Desde 2002, quando foi lançado o programa PROBIODIESEL (Programa Brasileiro de Desenvolvimento Tecnológico do Biodiesel), pelo Ministério da Ciência e Tecnologia, a utilização de fontes de energia da biomassa para produção de combustíveis alternativos tem obtido grandes investimentos, sob a justificativa de economia de divisas e equilíbrio na balança comercial. Nesse quadro, o estado do Pará, gradualmente, foi se tornando o maior produtor nacional do dendê, com uma estimativa de 700 mil toneladas produzidas por ano, representando 85% da produção nacional, apesar dos investimentos iniciais terem se direcionado à região sudeste da Bahia.

A produção do dendê teve um crescimento exponencial em diversos países (principalmente Malásia, Indonésia e Brasil) a partir de 2008, quando a União Europeia estabeleceu uma diretiva agrícola com a meta de mistura obrigatória de 10% de biocombustível nos combustíveis, até 2020. Seu valor atrelado à cotação do barril do petróleo tem impulsionado grandes investimentos na área, contudo seus efeitos colaterais também geram um debate complexo sobre as limitações de viabilidade sustentável que, a priori, estabeleceram uma rica discussão sobre os biocombustíveis como alternativas de reduzido impacto ambiental quando comparado com os combustíveis fósseis, entretanto essa almejada “redução de impacto” tem sido rediscutida.

Nesses quase 15 anos do estabelecimento do dendê como uma das principais monoculturas do Brasil, o que temos visto é, na verdade, grandes impactos ambientais e desequilíbrio alimentar que são ignorados pelos órgãos reguladores e pelos grandes meios de comunicação. A despeito da importância da substituição dos combustíveis fósseis a médio e longo prazo, faz-se necessário um estudo e medidas de combate aos efeitos colaterais do plantio do dendê.
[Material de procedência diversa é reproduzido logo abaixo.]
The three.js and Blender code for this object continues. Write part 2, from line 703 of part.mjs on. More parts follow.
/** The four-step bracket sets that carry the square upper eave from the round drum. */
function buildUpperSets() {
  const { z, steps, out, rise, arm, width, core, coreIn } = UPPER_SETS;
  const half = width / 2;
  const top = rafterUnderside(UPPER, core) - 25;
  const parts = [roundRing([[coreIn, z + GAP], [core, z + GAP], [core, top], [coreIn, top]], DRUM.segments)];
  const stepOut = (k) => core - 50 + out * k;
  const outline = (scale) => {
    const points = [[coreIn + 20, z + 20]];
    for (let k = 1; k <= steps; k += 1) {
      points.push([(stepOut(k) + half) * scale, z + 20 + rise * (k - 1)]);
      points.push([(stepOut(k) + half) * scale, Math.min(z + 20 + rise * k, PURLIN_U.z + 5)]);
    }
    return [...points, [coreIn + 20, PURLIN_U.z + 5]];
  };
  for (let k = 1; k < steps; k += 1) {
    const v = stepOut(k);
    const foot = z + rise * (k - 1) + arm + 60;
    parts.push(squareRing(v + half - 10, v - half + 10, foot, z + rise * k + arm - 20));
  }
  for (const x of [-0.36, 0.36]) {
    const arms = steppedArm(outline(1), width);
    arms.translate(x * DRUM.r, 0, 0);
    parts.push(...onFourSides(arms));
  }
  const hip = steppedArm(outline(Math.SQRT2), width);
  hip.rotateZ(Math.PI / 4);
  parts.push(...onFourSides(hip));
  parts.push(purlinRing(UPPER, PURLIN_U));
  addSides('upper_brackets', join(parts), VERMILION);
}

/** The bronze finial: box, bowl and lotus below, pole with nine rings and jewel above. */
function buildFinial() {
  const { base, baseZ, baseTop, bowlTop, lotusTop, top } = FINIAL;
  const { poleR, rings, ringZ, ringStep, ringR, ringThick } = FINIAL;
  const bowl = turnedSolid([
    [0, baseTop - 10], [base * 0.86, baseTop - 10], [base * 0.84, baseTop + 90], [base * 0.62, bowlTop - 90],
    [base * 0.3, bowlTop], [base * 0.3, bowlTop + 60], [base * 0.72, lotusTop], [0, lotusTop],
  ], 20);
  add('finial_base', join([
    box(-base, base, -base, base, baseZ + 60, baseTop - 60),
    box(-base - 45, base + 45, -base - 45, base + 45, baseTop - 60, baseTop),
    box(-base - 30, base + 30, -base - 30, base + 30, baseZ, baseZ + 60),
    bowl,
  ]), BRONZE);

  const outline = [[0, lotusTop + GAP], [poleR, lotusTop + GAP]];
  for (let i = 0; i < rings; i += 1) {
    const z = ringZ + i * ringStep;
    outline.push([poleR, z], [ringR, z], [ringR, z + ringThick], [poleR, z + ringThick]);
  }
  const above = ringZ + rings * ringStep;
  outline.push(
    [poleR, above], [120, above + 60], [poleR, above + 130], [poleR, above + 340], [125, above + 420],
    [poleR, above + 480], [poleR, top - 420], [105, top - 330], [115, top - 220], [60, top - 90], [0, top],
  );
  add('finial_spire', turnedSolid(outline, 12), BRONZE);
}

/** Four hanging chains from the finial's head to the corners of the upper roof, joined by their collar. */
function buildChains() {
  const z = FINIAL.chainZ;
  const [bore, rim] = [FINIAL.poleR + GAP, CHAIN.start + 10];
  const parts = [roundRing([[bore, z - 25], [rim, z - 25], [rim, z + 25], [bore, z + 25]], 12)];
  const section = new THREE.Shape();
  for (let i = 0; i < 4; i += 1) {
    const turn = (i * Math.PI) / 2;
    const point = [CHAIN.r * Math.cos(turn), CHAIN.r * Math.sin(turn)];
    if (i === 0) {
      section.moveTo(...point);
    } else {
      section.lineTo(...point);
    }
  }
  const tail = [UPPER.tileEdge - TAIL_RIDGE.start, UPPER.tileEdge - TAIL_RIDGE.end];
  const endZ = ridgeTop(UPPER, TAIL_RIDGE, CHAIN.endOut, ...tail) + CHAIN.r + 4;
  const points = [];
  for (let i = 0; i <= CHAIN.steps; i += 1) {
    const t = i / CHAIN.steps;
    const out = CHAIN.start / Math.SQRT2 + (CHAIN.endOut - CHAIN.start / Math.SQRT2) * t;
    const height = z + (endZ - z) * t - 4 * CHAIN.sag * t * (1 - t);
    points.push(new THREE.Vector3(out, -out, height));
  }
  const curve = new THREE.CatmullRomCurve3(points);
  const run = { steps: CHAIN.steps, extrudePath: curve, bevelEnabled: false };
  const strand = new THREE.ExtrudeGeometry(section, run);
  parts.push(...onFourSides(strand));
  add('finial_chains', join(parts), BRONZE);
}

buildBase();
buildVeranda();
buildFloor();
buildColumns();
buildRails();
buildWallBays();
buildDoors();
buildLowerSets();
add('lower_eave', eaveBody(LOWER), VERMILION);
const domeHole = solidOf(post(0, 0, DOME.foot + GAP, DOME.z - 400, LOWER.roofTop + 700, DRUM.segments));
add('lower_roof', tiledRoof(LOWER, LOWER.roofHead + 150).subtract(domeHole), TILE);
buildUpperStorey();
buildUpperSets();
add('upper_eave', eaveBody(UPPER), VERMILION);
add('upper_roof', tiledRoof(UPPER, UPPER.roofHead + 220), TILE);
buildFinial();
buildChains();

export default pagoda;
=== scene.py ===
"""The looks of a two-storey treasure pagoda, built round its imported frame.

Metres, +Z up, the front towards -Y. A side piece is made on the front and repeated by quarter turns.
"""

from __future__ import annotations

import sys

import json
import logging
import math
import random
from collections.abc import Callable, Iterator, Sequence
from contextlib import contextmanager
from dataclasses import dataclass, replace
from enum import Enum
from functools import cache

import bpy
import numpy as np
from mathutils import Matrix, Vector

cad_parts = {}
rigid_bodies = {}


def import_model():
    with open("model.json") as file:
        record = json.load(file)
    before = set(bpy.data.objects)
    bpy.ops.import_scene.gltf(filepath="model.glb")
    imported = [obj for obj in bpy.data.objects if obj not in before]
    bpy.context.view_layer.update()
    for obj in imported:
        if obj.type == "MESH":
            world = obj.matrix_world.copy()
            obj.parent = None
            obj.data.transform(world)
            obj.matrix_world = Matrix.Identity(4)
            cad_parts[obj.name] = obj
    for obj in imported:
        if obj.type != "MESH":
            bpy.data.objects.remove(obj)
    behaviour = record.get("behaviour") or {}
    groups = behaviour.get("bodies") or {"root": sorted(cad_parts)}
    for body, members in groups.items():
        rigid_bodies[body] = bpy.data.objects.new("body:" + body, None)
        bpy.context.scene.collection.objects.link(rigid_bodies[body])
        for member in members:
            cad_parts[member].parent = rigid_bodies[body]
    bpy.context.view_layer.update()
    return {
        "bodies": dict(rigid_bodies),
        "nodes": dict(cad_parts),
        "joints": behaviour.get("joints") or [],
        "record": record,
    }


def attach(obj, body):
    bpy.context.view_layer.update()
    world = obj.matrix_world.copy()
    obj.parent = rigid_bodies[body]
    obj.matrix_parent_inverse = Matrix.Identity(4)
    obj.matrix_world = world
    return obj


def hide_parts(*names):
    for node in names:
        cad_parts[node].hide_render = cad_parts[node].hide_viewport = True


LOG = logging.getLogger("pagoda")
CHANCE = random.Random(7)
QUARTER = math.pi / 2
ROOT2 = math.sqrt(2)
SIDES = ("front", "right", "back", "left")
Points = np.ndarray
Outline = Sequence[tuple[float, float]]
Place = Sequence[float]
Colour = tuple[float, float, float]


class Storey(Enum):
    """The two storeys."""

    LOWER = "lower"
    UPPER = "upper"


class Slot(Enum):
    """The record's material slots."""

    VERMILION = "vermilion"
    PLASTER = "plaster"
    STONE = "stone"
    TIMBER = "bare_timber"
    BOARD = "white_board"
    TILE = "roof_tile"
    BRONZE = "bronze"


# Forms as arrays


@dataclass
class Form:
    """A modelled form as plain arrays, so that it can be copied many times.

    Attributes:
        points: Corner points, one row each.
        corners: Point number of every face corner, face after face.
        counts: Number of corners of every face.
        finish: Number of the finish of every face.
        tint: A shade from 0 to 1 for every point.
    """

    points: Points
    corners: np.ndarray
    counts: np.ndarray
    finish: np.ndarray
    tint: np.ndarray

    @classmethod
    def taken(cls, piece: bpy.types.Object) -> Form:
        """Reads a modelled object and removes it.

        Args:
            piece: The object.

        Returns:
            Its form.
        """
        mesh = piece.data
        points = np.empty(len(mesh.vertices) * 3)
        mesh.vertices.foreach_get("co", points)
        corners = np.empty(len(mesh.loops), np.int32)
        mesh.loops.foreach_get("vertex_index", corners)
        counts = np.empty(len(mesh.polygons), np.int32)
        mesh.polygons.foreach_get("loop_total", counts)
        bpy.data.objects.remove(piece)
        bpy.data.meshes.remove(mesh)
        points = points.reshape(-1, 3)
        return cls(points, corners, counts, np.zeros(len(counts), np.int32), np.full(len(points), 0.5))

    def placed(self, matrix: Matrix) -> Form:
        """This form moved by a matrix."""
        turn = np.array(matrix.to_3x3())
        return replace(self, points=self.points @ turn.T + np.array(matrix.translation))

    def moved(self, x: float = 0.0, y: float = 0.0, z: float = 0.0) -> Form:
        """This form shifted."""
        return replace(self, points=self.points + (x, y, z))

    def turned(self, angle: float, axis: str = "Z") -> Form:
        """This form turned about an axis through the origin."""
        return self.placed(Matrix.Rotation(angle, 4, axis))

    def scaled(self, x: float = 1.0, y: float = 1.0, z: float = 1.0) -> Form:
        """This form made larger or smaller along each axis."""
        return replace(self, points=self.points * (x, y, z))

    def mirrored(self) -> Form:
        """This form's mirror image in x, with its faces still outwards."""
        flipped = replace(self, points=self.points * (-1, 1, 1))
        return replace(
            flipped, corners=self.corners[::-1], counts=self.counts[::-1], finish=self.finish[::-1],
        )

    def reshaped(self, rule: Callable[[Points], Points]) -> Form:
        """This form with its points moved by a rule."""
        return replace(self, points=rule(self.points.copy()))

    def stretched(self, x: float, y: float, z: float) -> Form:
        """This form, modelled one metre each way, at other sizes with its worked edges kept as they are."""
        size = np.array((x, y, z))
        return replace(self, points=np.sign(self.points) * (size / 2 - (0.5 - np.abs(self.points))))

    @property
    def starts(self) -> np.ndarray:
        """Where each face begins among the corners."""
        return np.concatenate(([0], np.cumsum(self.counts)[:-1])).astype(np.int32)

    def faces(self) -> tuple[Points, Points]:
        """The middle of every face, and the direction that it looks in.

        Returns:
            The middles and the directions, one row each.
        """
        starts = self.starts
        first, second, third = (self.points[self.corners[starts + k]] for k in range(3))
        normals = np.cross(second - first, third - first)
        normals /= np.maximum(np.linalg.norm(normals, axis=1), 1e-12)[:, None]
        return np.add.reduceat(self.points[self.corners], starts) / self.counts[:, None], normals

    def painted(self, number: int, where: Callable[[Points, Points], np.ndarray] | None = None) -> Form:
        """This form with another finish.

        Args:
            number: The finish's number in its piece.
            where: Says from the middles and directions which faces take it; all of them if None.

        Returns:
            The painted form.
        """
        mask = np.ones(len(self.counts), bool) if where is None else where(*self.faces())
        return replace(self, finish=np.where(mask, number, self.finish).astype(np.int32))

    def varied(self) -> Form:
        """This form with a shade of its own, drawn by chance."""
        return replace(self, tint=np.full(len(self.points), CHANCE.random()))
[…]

Duas grandes empresas agrícolas, a Biopalma e a Agropalma, se instalaram no Pará e monopolizam a produção dessa commodity na região, contando com total apoio da EMATER e do Governo do Pará.
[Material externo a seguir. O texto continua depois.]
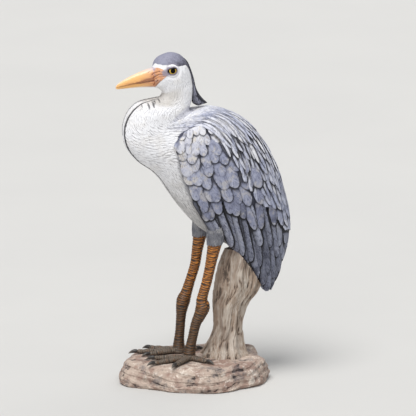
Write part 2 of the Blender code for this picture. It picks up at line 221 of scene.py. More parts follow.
# meshes
def makePiece(name, points, quads, material, facts, replaces=(), slot=None):
    mesh = bpy.data.meshes.new(name)
    points = np.asarray(points, float).reshape(-1, 3)
    mesh.vertices.add(len(points))
    mesh.vertices.foreach_set("co", points.ravel())
    corners = np.concatenate([q.ravel() for q in quads]).astype(np.int32)
    sizes = np.concatenate([np.full(len(q), q.shape[1], np.int32) for q in quads])
    mesh.loops.add(len(corners))
    mesh.loops.foreach_set("vertex_index", corners)
    mesh.polygons.add(len(sizes))
    mesh.polygons.foreach_set("loop_start", np.concatenate([[0], np.cumsum(sizes)[:-1]]).astype(np.int32))
    mesh.polygons.foreach_set("loop_total", sizes)
    mesh.update(calc_edges=True)
    mesh.validate()
    for key, values in facts.items():
        fact = mesh.attributes.new(key, "FLOAT", "POINT")
        fact.data.foreach_set("value", np.asarray(values, np.float32).ravel())
    mesh.shade_smooth()
    mesh.materials.append(material)
    piece = bpy.data.objects.new(name, mesh)
    bpy.context.scene.collection.objects.link(piece)
    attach(piece, "root")
    if replaces:
        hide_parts(*replaces)
    return piece


def gridQuads(rows, columns, wrap=False, start=0):  # quads of a grid of points, rows by columns
    r, c = np.meshgrid(np.arange(rows - 1), np.arange(columns if wrap else columns - 1), indexing="ij")
    a, b = r * columns + c, r * columns + (c + 1) % columns
    return np.stack([a, b, b + columns, a + columns], -1).reshape(-1, 4) + start


def loftPiece(name, lofts, material, facts, **extra):  # closed skins, each through loft[ring][point]
    if isinstance(lofts, np.ndarray):  # a single one
        lofts, facts = [lofts], {key: [value] for key, value in facts.items()}
    start, points, quads, values = 0, [], [], {key: [] for key in facts}
    for n, loft in enumerate(lofts):
        count, around = loft.shape[:2]
        k, last = np.arange(around), start + count * around
        ahead = (k + 1) % around
        points += [loft.reshape(-1, 3), loft[0].mean(0)[None], loft[-1].mean(0)[None]]
        quads += [gridQuads(count, around, True, start), np.stack([0 * k + last, start + ahead, start + k], -1),
                  np.stack([0 * k + last + 1, last - around + k, last - around + ahead], -1)]
        for key in facts:
            fact = facts[key][n]
            values[key] += [fact.ravel(), [fact[0].mean(), fact[-1].mean()]]
        start = last + 2
    values = {key: np.concatenate(value) for key, value in values.items()}
    return makePiece(name, np.concatenate(points), quads, material, values, **extra)


# the bird's body: rings across the side outline, front line to back line, in mm
bodyShape = {
    # front y, z; back y, z; half width; egg (above 0 is fuller at the back line)
    "stations": [
        (-72, 512.5, -76, 546.5, 11.6, -0.05), (-68, 510.5, -70, 560.5, 16.8, -0.10),
        (-65, 509, -57, 568.5, 20.5, -0.08),
        (-63, 508, -41, 571, 22.0, -0.05), (-61, 507, -24, 564, 22.5, 0.00), (-60, 505, -13, 546.5, 22.5, 0.00),
        (-59, 502, -7, 524.5, 22.0, 0.00), (-60, 499, -5, 506, 21.5, 0.00), (-64, 494, -7, 490.5, 23.0, 0.00),
        (-80, 491, -10, 479.5, 28.0, -0.05), (-101, 485, -11, 476, 35.0, -0.15),
        (-118, 467.5, -11.5, 474.5, 41.0, -0.20),
        (-126, 441, -11.5, 473, 44.0, -0.20), (-121, 411, -11, 472, 47.0, -0.15),
        (-103, 387, -8, 471.5, 50.0, -0.10),
        (-80, 370, 3, 472, 54.0, 0.00), (-63, 352, 25, 473, 58.0, 0.08), (-45, 325, 56, 463.5, 61.0, 0.12),
        (-21, 293, 92, 436.5, 61.0, 0.12), (5, 266, 121, 396, 56.0, 0.10), (35, 245.5, 142, 346, 47.0, 0.05),
        (68, 223.5, 153, 291.5, 36.0, 0.00), (92, 193.5, 153, 239.5, 22.0, 0.00),
        (109, 164, 143, 192, 11.0, 0.00),
        (119, 147.5, 127, 151, 4.0, 0.00),
    ],
    "roundness": 0.92,
    "skinUnderCoat": 0.5,  # mm the skin lies inside the solids
}


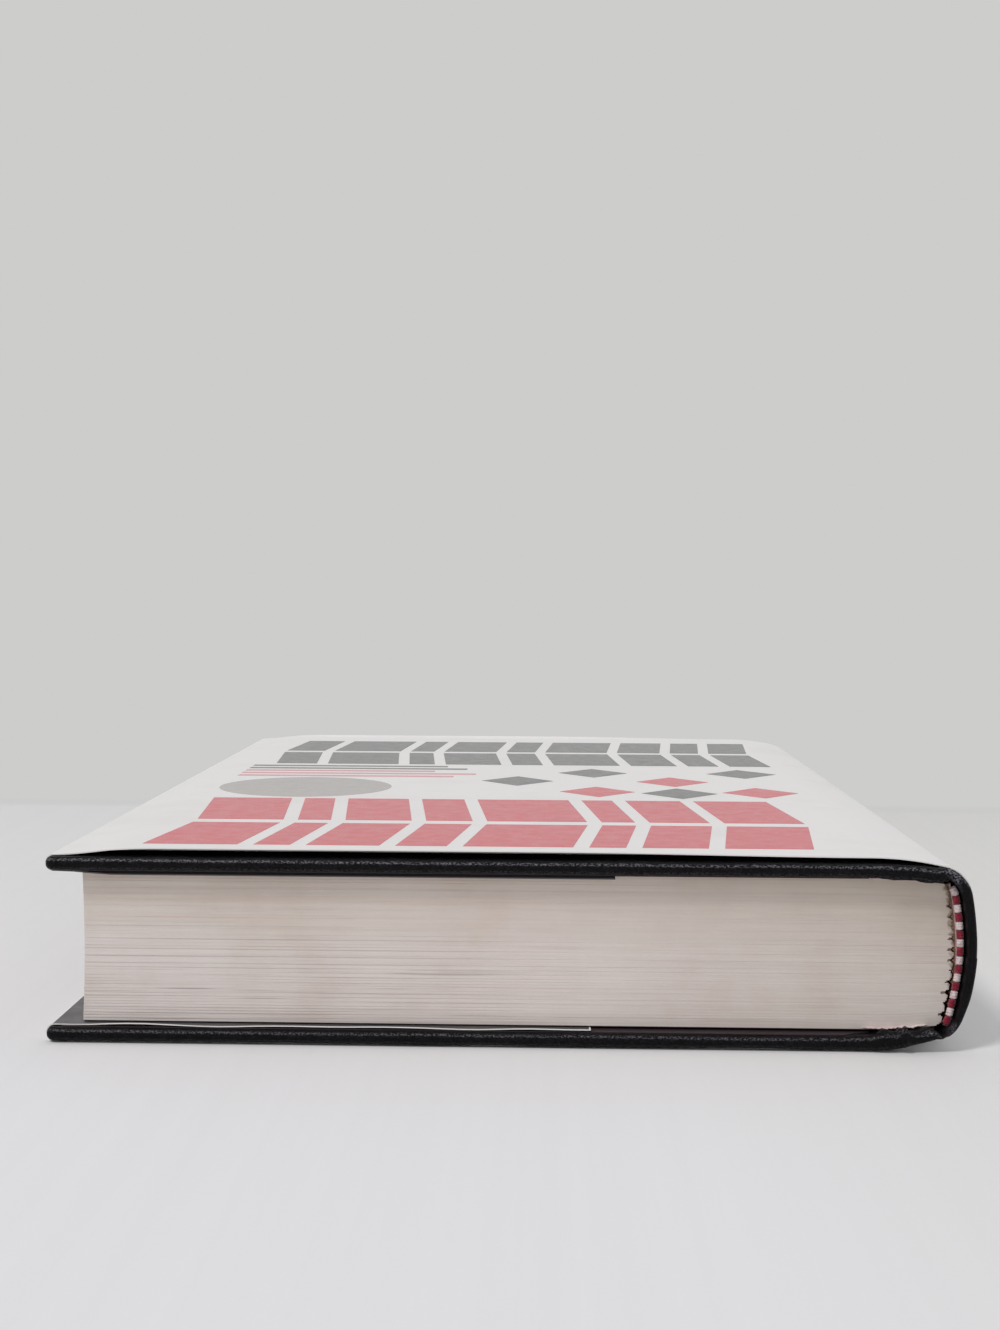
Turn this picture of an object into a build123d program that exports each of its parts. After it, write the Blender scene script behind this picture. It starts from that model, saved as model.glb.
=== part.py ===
from build123d import *
import os
from math import asin, atan2, cos, degrees, radians, sin, sqrt, tan

os.makedirs("parts", exist_ok=True)

# A trade hardcover book in its paper jacket, closed and lying on its back cover.
# X runs from the fore-edge to the spine, Y from the head to the tail and Z up.
# All sizes are in millimetres.

# Page block: folded sections sewn through their backs
section_count = 13
section_thickness = 2.0
page_height = 228.0
fore_edge_hollow = 0.3
section_round = 0.45
section_flat_shares = (0.12, 0.35, 0.65, 0.88, 1.0)

# Covers: boards that stand past the pages on three sides
head_square = 3.5
fore_square = 5.8
cover_width = 154.6
board_thickness = 1.8
board_end_gap = 7.0
cover_edge_radius = 1.1
turn_in_width = 15.0

# Sheets
cloth_thickness = 0.25
endpaper_thickness = 0.15
mull_thickness = 0.25
lining_thickness = 0.2
glue_thickness = 0.15
inlay_thickness = 1.2
jacket_thickness = 0.2
print_thickness = 0.04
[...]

Enquanto isso, a pequena produção agrícola, em especial do feijão, da mandioca, de frutas e verduras, tem sido drasticamente afetada. O valor do quilograma do feijão ultrapassou os R$ 10,00, enquanto que o tradicional quilo da farinha de mandioca dificilmente é encontrado por menos de R$ 5,00. Essa é uma realidade não só do Pará, mas de qualquer estado ou país em que se prioriza a monocultura, que precisa de áreas gigantescas para plantar, em detrimento dos produtos agrícolas cujo mercado interno é o maior consumidor, isto é, o apoio é dado aos produtos que vão ser exportados, enquanto que o povo, verdadeiro dono da terra de onde saem essas riquezas, é penalizado e tem que arcar com as consequências de uma política agrícola que atende o interesse do grande capital.
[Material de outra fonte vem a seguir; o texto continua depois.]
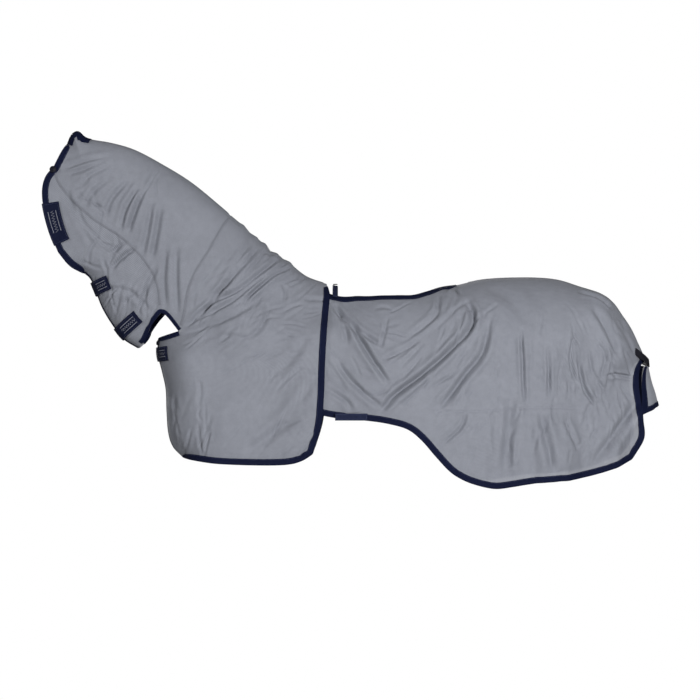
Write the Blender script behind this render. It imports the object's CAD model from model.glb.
# %% [markdown]
# # A horse's fly sheet with a hood
#
# A fly sheet is a light cover of knitted mesh that keeps flies off a horse.
# This riding one comes in two halves: a front section with a hood, and a rear
# section that is cut away for the saddle.  Navy tape binds every edge.
# The lesson builds the whole cover as thin cloth that lies on an unseen body.
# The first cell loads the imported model, which fixes every size and place.

# %% Load the frame
import math

import bmesh
import bpy
import numpy as np
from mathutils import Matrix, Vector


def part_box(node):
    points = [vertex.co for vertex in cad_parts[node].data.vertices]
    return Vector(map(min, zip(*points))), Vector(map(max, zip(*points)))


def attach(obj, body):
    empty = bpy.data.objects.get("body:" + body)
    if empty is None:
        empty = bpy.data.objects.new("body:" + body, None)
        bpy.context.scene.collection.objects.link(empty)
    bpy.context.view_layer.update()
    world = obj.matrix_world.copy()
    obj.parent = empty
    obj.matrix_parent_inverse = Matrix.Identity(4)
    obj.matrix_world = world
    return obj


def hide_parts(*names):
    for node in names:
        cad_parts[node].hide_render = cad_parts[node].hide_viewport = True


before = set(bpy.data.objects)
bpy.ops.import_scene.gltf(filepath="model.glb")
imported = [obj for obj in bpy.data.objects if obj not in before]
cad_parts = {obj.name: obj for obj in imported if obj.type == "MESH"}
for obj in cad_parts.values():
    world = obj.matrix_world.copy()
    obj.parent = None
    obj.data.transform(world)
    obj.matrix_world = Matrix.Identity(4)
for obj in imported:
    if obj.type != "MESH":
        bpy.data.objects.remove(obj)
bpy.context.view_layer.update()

# %% [markdown]
# ## The outline
# The cloth is cut to a side view, so each edge and seam is a short list of
# (x, z) points in millimetres.  The horse faces -X, and the origin is on top of the
# withers.  A smooth curve through the points gives the sewn line; a curve is
# better here than more points, because few points are easy to correct.

# %% Edges and seams of the side view
def in_metres(*values):
    """Pairs of (x, z) in metres from a flat list in millimetres."""
    return [(x / 1000, z / 1000) for x, z in zip(values[::2], values[1::2])]


CREST = in_metres(-900, 489, -886, 520, -864, 532, -831, 508, -746, 492, -666, 468, -576, 421, -469, 355,
                  -360, 266, -329, 238)
WITHERS = in_metres(-329, 238, -280, 196, -193, 119, -134, 80, -67, 27, 6, 0)
BACK = in_metres(6, 0, 80, -12, 200, -17, 340, -12, 462, -4)
CROUP = in_metres(462, -4, 508, 7, 560, 16, 640, 21, 740, 21, 816, 13, 890, -10, 963, -34, 1006, -65,
                  1037, -108, 1070, -158, 1100, -222, 1119, -262)
BROW_EDGE = in_metres(-900, 489, -919, 455, -943, 405)
CHEEK_EDGE = in_metres(-943, 405, -969, 373, -979, 330, -976, 275, -964, 220, -945, 160, -922, 108)
JAW_EDGE = in_metres(-922, 108, -882, 63, -840, 38, -817, 15, -795, -40, -775, -88, -741, -144, -702, -193,
                     -651, -225)
THROAT_EDGE = in_metres(-651, -225, -625, -193, -604, -150, -567, -101)
NOTCH_EDGE = in_metres(-567, -101, -545, -112, -500, -167)
CHEEK_SEAM = in_metres(-943, 405, -928, 356, -901, 318, -863, 277, -790, 215, -719, 171, -679, 138,
                       -630, 88, -590, 28, -572, -30, -567, -101)
NECK_SEAM = in_metres(-329, 238, -357, 194, -398, 115, -446, 36, -472, -33, -483, -100, -500, -167)
CHEST_CORNER = in_metres(-500, -167, -582, -191)
CHEST_EDGE = in_metres(-582, -191, -583, -246, -568, -307, -555, -369, -552, -446, -546, -520, -530, -568,
                       -498, -602)
FRONT_HEM = in_metres(-498, -602, -451, -608, -356, -618, -218, -622, -127, -619, -77, -606, -40, -583)
FRONT_REAR_EDGE = in_metres(6, 0, 15, -40, 12, -90, 5, -190, 0, -290, -3, -389, -12, -488, -40, -583)
SADDLE_EDGE = in_metres(-34, -4, 10, -28, 65, -42, 122, -45, 216, -44, 296, -42, 353, -27, 408, -12,
                        462, -4)
HIDDEN_EDGE = in_metres(-34, -4, -46, -100, -52, -250, -58, -380, -60, -438)
REAR_HEM = in_metres(-60, -438, 33, -459, 147, -469, 220, -480, 284, -499, 331, -536, 379, -591, 425, -640,
                     466, -667, 511, -685, 568, -698, 614, -696, 692, -684, 770, -676, 838, -671, 903, -659,
                     985, -635, 1056, -603)
TAIL_EDGE = in_metres(1119, -262, 1098, -274, 1083, -305, 1080, -355, 1087, -410, 1093, -472, 1096, -535,
                      1056, -603)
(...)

Diante desse quadro, a reforma agrária e o apoio ao pequeno agricultor são medidas fundamentais para combater a inflação sobre os gêneros alimentícios, além de permitir um cuidado maior sobre a utilização da terra. O investimento em biocombustíveis é necessário, porém deve ser feito baseado em estudos e medidas preventivas que reduzam a patamares mínimos os efeitos colaterais sobre o meio ambiente e sobre a população. Outro dado importante é sobre a preservação do solo e das águas que não é realizada pelas grandes empresas, que contaminam com resíduos químicos o lençol freático das áreas de plantio do dendê, logo a estatização desses latifúndios e o estabelecimento do controle popular sobre eles é a única maneira de barrar a sede de lucro sobre a terra e seus produtos, no qual o povo tomará todas as medidas para preservar seu principal meio de sobrevivência: a natureza e suas riquezas.